Second-Order Nonlinear Optical Susceptibilities of Metal–Organic Frameworks Using a Combined Local Field Theory/Charge Embedding Electrostatic Scheme

Abstract

The linear (χ(1)) and second-order nonlinear (χ(2)) optical properties of metal–organic frameworks (MOFs) have been evaluated and interpreted by employing the combined local field theory/charge embedding approach. Three MOFs have been selected, the isostructural bis{4-[2-(4-pyridyl)ethenyl]benzoato}-zinc(II) (PEB-Zn) and bis{4-[2-(4-pyridyl)ethenyl]benzoato}-cadmium(II) (PEB-Cd) and bis{4-[3-(4-pyridyl)ethenyl]benzoato}-cadmium(II) (PEB′-Cd).
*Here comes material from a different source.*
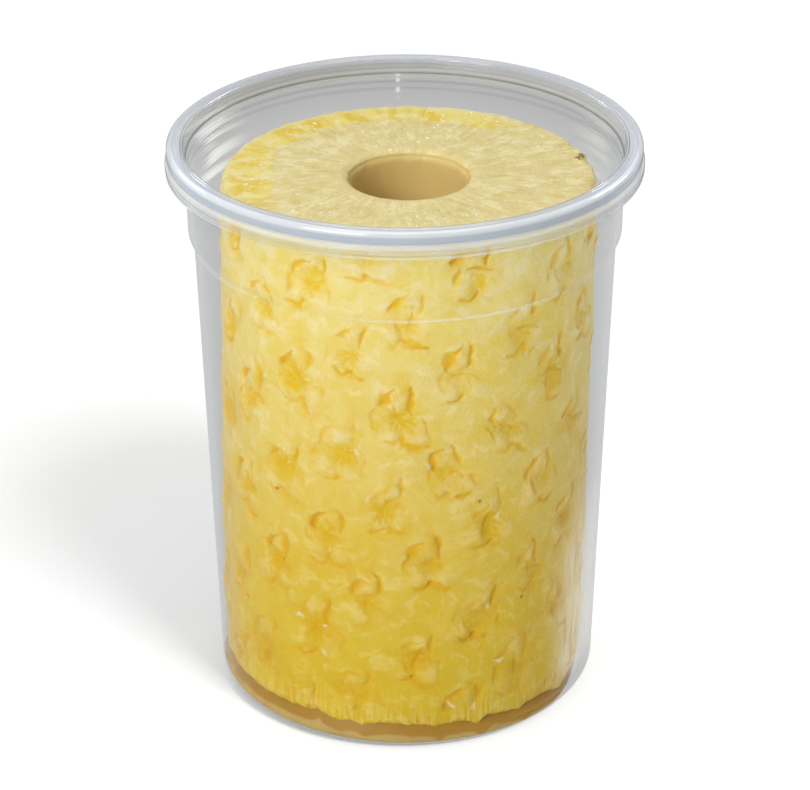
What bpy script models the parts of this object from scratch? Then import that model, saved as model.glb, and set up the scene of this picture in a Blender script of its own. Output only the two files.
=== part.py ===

The simulations, employing the Møller–Plesset second-order perturbation theory level to describe the ion properties, conclude that (i) χ(2) of PEB-Zn (∼60 pm/V at 1064 nm) is about 10% larger than that of PEB-Cd, (ii) χ(2) of PEB′-Cd attains 100 pm/V at 1064 nm [i.e., twice more than that of PEB-Cd or an amplitude similar to that of the 4-(N,N-dimethylamino)-3-acetamidonitrobenzene (DAN) molecular crystal] and (iii) the change of crystal structure accompanying an increase of temperature from 173 to 298 K leads to a decrease of χ(2) by ca. 10%. For the isostructural PEB-Zn and PEB-Cd, the outcome of Kurtz-Perry SHG powder method has been simulated as a function of the grain size, demonstrating that differences between the two MOFs only show up for room temperature structures. A value of 1.29 was estimated for the PEB-Zn/PEB-Cd contrast ratio, in qualitative agreement with experiment (1.16). This work opens the way toward a theoretically based design of MOFs with outstanding second-order nonlinear optical responses.